Each statement emphasized in the two excerpts above constitutes either a direct comment or a comment fairly susceptible of being construed as a comment on Mr. Parker’s postarrest silence.2 As such the only question that remains to be answered is whether admission of these improper comments was harmless.3

“The harmless error test ... places the burden on the state, as the beneficiary of the error, to prove beyond a reasonable doubt that the error complained of did not contribute to the verdict or, alternatively stated, that there is no reasonable possibility that the error contributed to the conviction.” DiGuilio, 491 So.2d at 1138; Evans v. State, 26 So.3d 85, 92 (Fla. 2d DCA 2010). Evaluating whether error was harmless in Green, this court stated:

We ... reject the State’s argument that any error arising from these comments was harmless.... Here, the State had no physical evidence placing Green at the scene of the crime, and none of the surviving robbery victims identified Green as a participant in the events.... Because the evidence of Green’s guilt was far from conclusive, the error in permitting these comments was not harmless.

27 So.3d at 737.

Similarly, in this case, the State had no physical evidence placing Mr. Parker at the scene of the crime, and the State’s only witness could not conclusively identify Mr. Parker as one of the perpetrators. The State provided testimony suggesting that Mr. Parker was with Mr. Kee-see during the time of the robbery, but only circumstantial evidence implicates Mr. Parker’s direct involvement. Therefore, we cannot say there is no reasonable possibility the State’s comments on Mr. Parker’s postarrest silence contributed to his conviction because the evidence against Mr. Parker is far from conclusive. Accordingly, we reverse.

Reversed and remanded.

MORRIS, J., and DAKAN, STEPHEN L., Associate Senior Judge, Concur.

. During deliberation the jurors requested the court read back the portion of Mr. Galvan’s testimony “where he attempts to identify the suspect.” The court granted this request.

. A review of Detective Spradley’s testimony confirms that the State's comments in closing are comments on Mr. Parker’s silence, not a characterization of statements actually made by Mr. Parker. For example, when the State asked whether Mr. Parker explained what he did after picking up Mr. Keesee, Detective Spradley answered, "He just didn't answer the question.... [H]e said after they picked up Mr. Keeseef — ]he didn’t give an answer as to where they went or what they did."

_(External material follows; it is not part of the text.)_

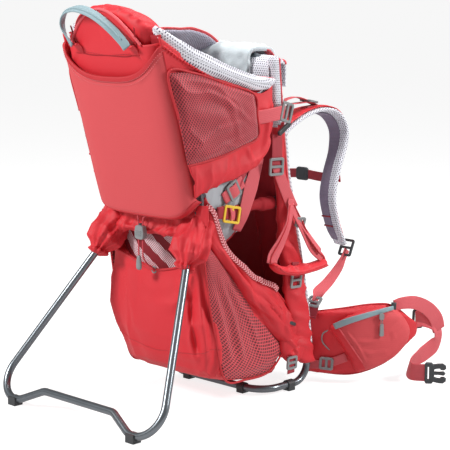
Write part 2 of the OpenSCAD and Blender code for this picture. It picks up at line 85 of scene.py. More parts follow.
def curve(points, count):
    """A smooth line through the points, as `count` evenly spaced ones."""
    p = np.array(points, float)
    if len(p) == 2:
        return lerp(p[0], p[1], np.linspace(0, 1, count)[:, None])
    ring = np.array([2 * p[0] - p[1], *p, 2 * p[-1] - p[-2]])
    fine = []
    for i in range(len(ring) - 3):
        a, b, c, d = ring[i : i + 4]
        t = np.linspace(0, 1, 24, endpoint=False)[:, None]
        fine.append(0.5 * (2 * b + (c - a) * t + (2 * a - 5 * b + 4 * c - d) * t**2
                           + (3 * b - a - 3 * c + d) * t**3))
    fine = np.concatenate([*fine, ring[-2][None]])
    along = np.concatenate([[0], np.cumsum(np.linalg.norm(np.diff(fine, axis=0), axis=1))])
    at = np.linspace(0, along[-1], count)
    return np.stack([np.interp(at, along, fine[:, k]) for k in range(fine.shape[1])], -1)


def value_noise(points, size, seed=0):
    """Smooth noise in -1..1 with bumps about `size` millimetres across."""
    q = np.asarray(points, float) / size
    cell = np.floor(q).astype(np.int64)
    f = smooth(q - cell)
    total = np.zeros(q.shape[:-1])
    for corner in range(8):
        bits = np.array([corner & 1, corner >> 1 & 1, corner >> 2 & 1])
        c = cell + bits
        h = (c[..., 0] * 374761393 + c[..., 1] * 668265263 + c[..., 2] * 2147483647
             + seed * 974711) & 0xFFFFFFFF
        h = ((h ^ (h >> 13)) * 1274126177) & 0xFFFFFFFF
        h = (h ^ (h >> 16)) & 0xFFFF
        weight = np.prod(np.where(bits, f, 1 - f), axis=-1)
        total += weight * (h / 32767.5 - 1)
    return total


def crease(points, line, width, depth, taper=0.25):
    """How far each point is moved by a fold along a line: a ridge, with a hollow beside it."""
    line = np.array(line, float)
    best = np.full(points.shape[:-1], 1e9)
    where = np.zeros(points.shape[:-1])
    lengths = np.linalg.norm(np.diff(line, axis=0), axis=1)
    total = lengths.sum()
    start = 0.0
    for a, b, length in zip(line[:-1], line[1:], lengths):
        d = (b - a) / length
        t = np.clip(((points - a) * d).sum(-1), 0, length)
        dist = np.linalg.norm(points - (a + t[..., None] * d), axis=-1)
        closer = dist < best
        best = np.where(closer, dist, best)
        where = np.where(closer, (start + t) / total, where)
        start += length
    fade = smooth(where / taper) * smooth((1 - where) / taper)
    q = best / width
    return depth * fade * (1 - q * q) * np.exp(-q * q)


# ---------------------------------------------------------------- materials
class Look:
    """Builds one node material, step by step."""

    def __init__(self, name):
        self.material = bpy.data.materials.new(name)
        self.material.use_nodes = True
        self.tree = self.material.node_tree
        self.shader = self.tree.nodes["Principled BSDF"]

    def node(self, kind, **inputs):
        made = self.tree.nodes.new(kind)
        for key, value in inputs.items():
            if key in made.inputs:
                self.feed(made.inputs[key], value)
            else:
                setattr(made, key, value)
        return made

    def feed(self, socket, value):
        if isinstance(value, bpy.types.NodeSocket):
            self.tree.links.new(value, socket)
        elif isinstance(value, (tuple, list)) and len(value) == 3 and socket.type == "RGBA":
            socket.default_value = (*value, 1)
        else:
            socket.default_value = value

    def math(self, operation, a, b=0.0):
        made = self.tree.nodes.new("ShaderNodeMath")
        made.operation = operation
        self.feed(made.inputs[0], a)
        self.feed(made.inputs[1], b)
        return made.outputs[0]

    def mix(self, factor, a, b):
        made = self.tree.nodes.new("ShaderNodeMix")
        made.data_type = "RGBA"
        self.feed(made.inputs["Factor"], factor)
        self.feed(made.inputs["A"], a)
        self.feed(made.inputs["B"], b)
        return made.outputs["Result"]

    def mm(self):
        """The cloth's own coordinates across and along, in millimetres."""
        flat = self.node("ShaderNodeTexCoord").outputs["UV"]
        split = self.node("ShaderNodeSeparateXYZ", Vector=flat)
        across, along = (self.math("MULTIPLY", split.outputs[k], 1000.0) for k in (0, 1))
        return across, along

    def place(self):
        return self.node("ShaderNodeTexCoord").outputs["Object"]

    def noise(self, scale, detail=3.0):
        return self.node("ShaderNodeTexNoise", Vector=self.place(), Scale=scale, Detail=detail).outputs["Fac"]

    def wave(self, length, period):
        return self.math("SINE", self.math("MULTIPLY", length, 2 * math.pi / period))

    def bump(self, height, strength, distance):
        made = self.node("ShaderNodeBump", Height=height, Strength=strength, Distance=distance)
        if self.shader.inputs["Normal"].is_linked:
            self.tree.links.new(self.shader.inputs["Normal"].links[0].from_socket, made.inputs["Normal"])
        self.feed(self.shader.inputs["Normal"], made.outputs["Normal"])

    def set(self, **inputs):
        for key, value in inputs.items():
            self.feed(self.shader.inputs[key.replace("_", " ")], value)

    def varied(self, colour, spread, scale=14.0):
        """A colour with soft, uneven patches, as dyed cloth has."""
        dark = tuple(c * (1 - spread) for c in colour)
        light = tuple(min(1.0, c * (1 + spread)) for c in colour)
        return self.mix(self.noise(scale), dark, light)


def woven(name, colour, period=1.3, rough=0.56, sheen=0.25, rib=0.0, spread=0.07):
    look = Look(name)
    u, v = look.mm()
    weave = look.math("MULTIPLY", look.wave(u, period), look.wave(v, period))
    if rib:
        weave = look.math("ADD", weave, look.math("MULTIPLY", look.wave(v, rib), 0.8))
    tint = look.math("ADD", look.math("MULTIPLY", weave, 0.10), 0.5)
    base = look.varied(colour, spread)
    thread = look.mix(tint, tuple(c * 0.86 for c in colour), tuple(min(1, c * 1.14) for c in colour))
    look.set(Base_Color=look.mix(0.5, base, thread), Roughness=rough)
    look.set(Sheen_Weight=sheen * 0.35, Sheen_Roughness=0.4, Sheen_Tint=(1.0, 0.55, 0.5),
             Specular_IOR_Level=0.5)
    look.bump(weave, 0.22, 0.0004)
    look.bump(look.noise(60.0, 4.0), 0.10, 0.002)
    return look.material


def webbing(name, colour, rough=0.62):
    look = Look(name)
    u, v = look.mm()
    rib = look.wave(v, 1.9)
    weft = look.wave(u, 3.4)
    height = look.math("ADD", rib, look.math("MULTIPLY", weft, 0.6))
    shade = look.math("ADD", look.math("MULTIPLY", height, 0.14), 0.5)
    dark = tuple(c * 0.74 for c in colour)
    light = tuple(min(1, c * 1.18) for c in colour)
    look.set(Base_Color=look.mix(shade, dark, light), Roughness=rough, Sheen_Weight=0.08)
    look.bump(height, 0.35, 0.0005)
    return look.material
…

. An isolated comment on a defendant’s failure to answer a single question during a voluntary, post-Miranda conversation with law enforcement does not violate the constitutional right to remain silent. See Thomas v. State, 726 So.2d 357 (Fla. 1st DCA 1999). These are not the facts of our case. Mr. Parker clearly refused to answer a series of questions directly related to his activities during the time of the robbery, and comments on Mr. Parker's silence were not isolated.